Prince Harry has released a powerful statement condemning the treatment of his wife and explaining why she is taking legal action against The Mail on Sunday. It reads: 'As a couple, we believe in media freedom and objective, truthful reporting. We regard it as a cornerstone of democracy and in the current state of the world – on every level – we have never needed responsible media more.
'Unfortunately, my wife has become one of the latest victims of a British tabloid press that wages campaigns against individuals with no thought to the consequences – a ruthless campaign that has escalated over the past year, throughout her pregnancy and while raising our newborn son.'
Prince Harry then goes on to address about how painful the experience of being written about negatively has been, saying:
'There is a human cost to this relentless propaganda, specifically when it is knowingly false and malicious, and though we have continued to put on a brave face – as so many of you can relate to – I cannot begin to describe how painful it has been. Because in today’s digital age, press fabrications are repurposed as truth across the globe. One day’s coverage is no longer tomorrow’s chip-paper.'
'Up to now, we have been unable to correct the continual misrepresentations - something that these select media outlets have been aware of and have therefore exploited on a daily and sometimes hourly basis.
The statement goes on to point out that the coverage of the ongoing Africa tour has been at odds with the recent representation of Meghan while she was on maternity leave.

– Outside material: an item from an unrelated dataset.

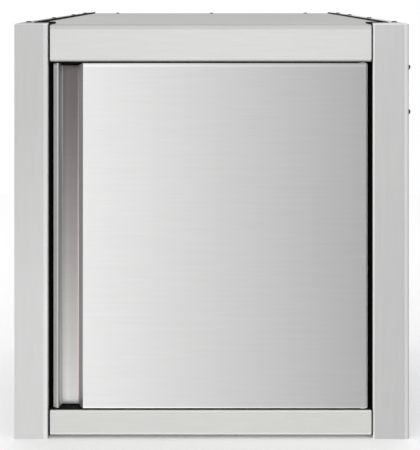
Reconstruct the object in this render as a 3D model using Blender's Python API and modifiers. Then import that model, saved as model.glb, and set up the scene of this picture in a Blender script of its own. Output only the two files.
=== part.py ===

'It is for this reason we are taking legal action, a process that has been many months in the making. The positive coverage of the past week from these same publications exposes the double standards of this specific press pack that has vilified her almost daily for the past nine months; they have been able to create lie after lie at her expense simply because she has not been visible while on maternity leave. She is the same woman she was a year ago on our wedding day, just as she is the same woman you’ve seen on this Africa tour.'
The most emotionally charged section of the statement comes when Harry seemingly likens the treatment of Meghan by the press to the treatment of his late mother, Princess Diana.
'There comes a point when the only thing to do is to stand up to this behaviour, because it destroys people and destroys lives. Put simply, it is bullying, which scares and silences people. We all know this isn’t acceptable, at any level. We won’t and can’t believe in a world where there is no accountability for this.
'Though this action may not be the safe one, it is the right one. Because my deepest fear is history repeating itself. I’ve seen what happens when someone I love is commoditised to the point that they are no longer treated or seen as a real person. I lost my mother and now I watch my wife falling victim to the same powerful forces.
'We thank you, the public, for your continued support. It is hugely appreciated. Although it may not seem like it, we really need it.'
The Sussex's official website then explains the details of the legal proceedings, writing: 'Her Royal Highness, the Duchess of Sussex has filed a claim against Associated Newspapers over the misuse of private information, infringement of copyright and breach of the Data Protection Act 2018.
A legal spokesperson for Schillings who currently represent The Duchess said:
'We have initiated legal proceedings against the Mail on Sunday, and its parent company Associated Newspapers, over the intrusive and unlawful publication of a private letter written by the Duchess of Sussex, which is part of a campaign by this media group to publish false and deliberately derogatory stories about her, as well as her husband. Given the refusal of Associated Newspapers to resolve this issue satisfactorily, we have issued proceedings to redress this breach of privacy, infringement of copyright and the aforementioned media agenda'.
As for the costs associated with the lawsuit, the statement says: 'the case is being privately funded by The Duke and Duchess of Sussex. Pending a Court ruling, proceeds from any damages will be donated to an anti-bullying charity.'
July 2016: Meghan And Harry Meet
So when did the future Duke and Duchess of Sussex meet? Prince Harry and Meghan Markle were introduced by a mutual friend in July 2016, originally thought to be Markus Anderson (also the director of Soho house) but who was later confirmed to be Violet von Westenholz. Meghan said in an interview that before she met the Harry she didn't know much about him 'the only thing that I had asked [our mutual friend] was, 'Well is he nice?'. According to Harry he knew Meghan was The One from 'the very first time we met.' after only two dates Harry asked Meghan to accompany him on a trip to Botswana.